*Information shown*:

··········

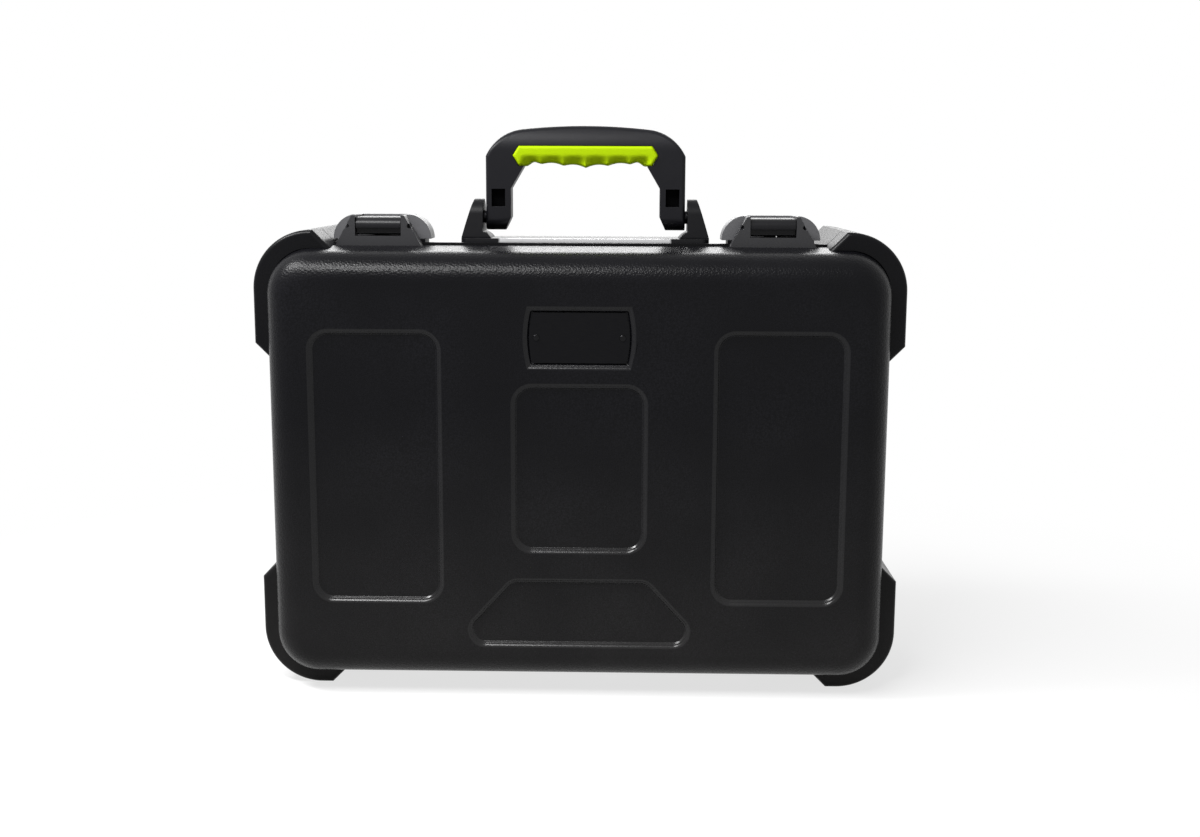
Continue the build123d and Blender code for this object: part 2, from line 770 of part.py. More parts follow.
with BuildPart() as handle_frame:
    with BuildSketch(handle_side(handle_y + handle_thickness / 2)):
        with BuildLine():
            crown = ThreePointArc(
                (-handle_shoulder_half, shoulder_top_z),
                (0, handle_crown_z),
                (handle_shoulder_half, shoulder_top_z),
            )
            right_shoulder = TangentArc(
                crown @ 1, (handle_half_width, shoulder_low_z), tangent=crown % 1
            )
            left_shoulder = TangentArc(
                crown @ 0, (-handle_half_width, shoulder_low_z), tangent=crown % 0 * -1
            )
            Polyline(
                right_shoulder @ 1,
                (handle_half_width, leg_end_z),
                (leg_inner + handle_leg_taper, leg_end_z),
                (leg_inner, handle_pivot_z),
                (leg_inner, handle_gusset_low),
                (handle_gusset_half, grip_bottom_z),
                (grip_end_half, grip_bottom_z),
                (grip_half_width, grip_middle_z),
                (grip_end_half, grip_top_z),
                (-grip_end_half, grip_top_z),
                (-grip_half_width, grip_middle_z),
                (-grip_end_half, grip_bottom_z),
                (-handle_gusset_half, grip_bottom_z),
                (-leg_inner, handle_gusset_low),
                (-leg_inner, handle_pivot_z),
                (-leg_inner - handle_leg_taper, leg_end_z),
                (-handle_half_width, leg_end_z),
                left_shoulder @ 1,
            )
        make_face()
    extrude(amount=handle_thickness)
    front_and_back = handle_frame.faces().sort_by(Axis.Y)
    outer_edges = [
        edge
        for edge in front_and_back[0].edges() + front_and_back[-1].edges()
        if max(corner.Z for corner in edge.vertices()) > grip_top_z + handle_edge_round
        or abs(edge.center().X - handle_x) > handle_half_width - handle_edge_round
    ]
    fillet(outer_edges, handle_edge_round)
    with BuildSketch(facing_side(handle_x - handle_half_width)) as leg_profile:
        with Locations((handle_y, handle_pivot_z)):
            Circle(handle_thickness / 2)
            Rectangle(
                handle_thickness,
                2 * (handle_crown_z - handle_pivot_z),
                align=(Align.CENTER, Align.MIN),
            )
    extrude(amount=2 * handle_half_width, mode=Mode.INTERSECT)
    window_x = handle_half_width - handle_leg_width / 2
    for face_y in (handle_front_y + leg_window_depth, handle_y + handle_thickness / 2):
        with BuildSketch(handle_side(face_y)):
            with Locations(
                (-window_x, (leg_window_low + leg_window_high) / 2),
                (window_x, (leg_window_low + leg_window_high) / 2),
            ):
                Rectangle(leg_window_width, leg_window_high - leg_window_low)
        extrude(amount=leg_window_depth, mode=Mode.SUBTRACT)
    for start in (handle_x - handle_half_width, handle_x + handle_half_width - leg_pin_depth):
        with BuildSketch(facing_side(start)):
            with Locations((handle_y, handle_pivot_z)):
                Circle(handle_pin_radius + running_gap)
        extrude(amount=leg_pin_depth, mode=Mode.SUBTRACT)
save("handle_frame", handle_frame.part)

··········

*Goal of the exercise*:
Repeat the material above in full, keeping every word.

*Correct response*:
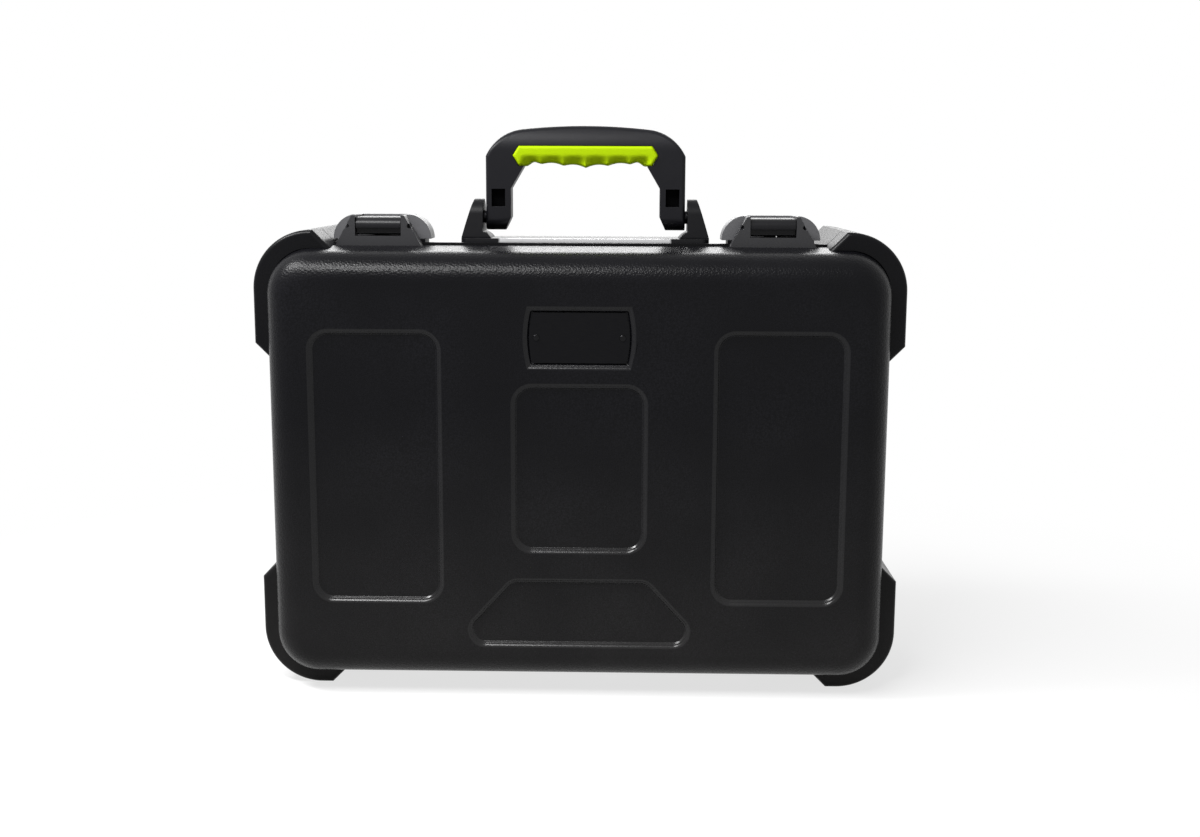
Continue the build123d and Blender code for this object: part 2, from line 770 of part.py. More parts follow.
with BuildPart() as handle_frame:
    with BuildSketch(handle_side(handle_y + handle_thickness / 2)):
        with BuildLine():
            crown = ThreePointArc(
                (-handle_shoulder_half, shoulder_top_z),
                (0, handle_crown_z),
                (handle_shoulder_half, shoulder_top_z),
            )
            right_shoulder = TangentArc(
                crown @ 1, (handle_half_width, shoulder_low_z), tangent=crown % 1
            )
            left_shoulder = TangentArc(
                crown @ 0, (-handle_half_width, shoulder_low_z), tangent=crown % 0 * -1
            )
            Polyline(
                right_shoulder @ 1,
                (handle_half_width, leg_end_z),
                (leg_inner + handle_leg_taper, leg_end_z),
                (leg_inner, handle_pivot_z),
                (leg_inner, handle_gusset_low),
                (handle_gusset_half, grip_bottom_z),
                (grip_end_half, grip_bottom_z),
                (grip_half_width, grip_middle_z),
                (grip_end_half, grip_top_z),
                (-grip_end_half, grip_top_z),
                (-grip_half_width, grip_middle_z),
                (-grip_end_half, grip_bottom_z),
                (-handle_gusset_half, grip_bottom_z),
                (-leg_inner, handle_gusset_low),
                (-leg_inner, handle_pivot_z),
                (-leg_inner - handle_leg_taper, leg_end_z),
                (-handle_half_width, leg_end_z),
                left_shoulder @ 1,
            )
        make_face()
    extrude(amount=handle_thickness)
    front_and_back = handle_frame.faces().sort_by(Axis.Y)
    outer_edges = [
        edge
        for edge in front_and_back[0].edges() + front_and_back[-1].edges()
        if max(corner.Z for corner in edge.vertices()) > grip_top_z + handle_edge_round
        or abs(edge.center().X - handle_x) > handle_half_width - handle_edge_round
    ]
    fillet(outer_edges, handle_edge_round)
    with BuildSketch(facing_side(handle_x - handle_half_width)) as leg_profile:
        with Locations((handle_y, handle_pivot_z)):
            Circle(handle_thickness / 2)
            Rectangle(
                handle_thickness,
                2 * (handle_crown_z - handle_pivot_z),
                align=(Align.CENTER, Align.MIN),
            )
    extrude(amount=2 * handle_half_width, mode=Mode.INTERSECT)
    window_x = handle_half_width - handle_leg_width / 2
    for face_y in (handle_front_y + leg_window_depth, handle_y + handle_thickness / 2):
        with BuildSketch(handle_side(face_y)):
            with Locations(
                (-window_x, (leg_window_low + leg_window_high) / 2),
                (window_x, (leg_window_low + leg_window_high) / 2),
            ):
                Rectangle(leg_window_width, leg_window_high - leg_window_low)
        extrude(amount=leg_window_depth, mode=Mode.SUBTRACT)
    for start in (handle_x - handle_half_width, handle_x + handle_half_width - leg_pin_depth):
        with BuildSketch(facing_side(start)):
            with Locations((handle_y, handle_pivot_z)):
                Circle(handle_pin_radius + running_gap)
        extrude(amount=leg_pin_depth, mode=Mode.SUBTRACT)
save("handle_frame", handle_frame.part)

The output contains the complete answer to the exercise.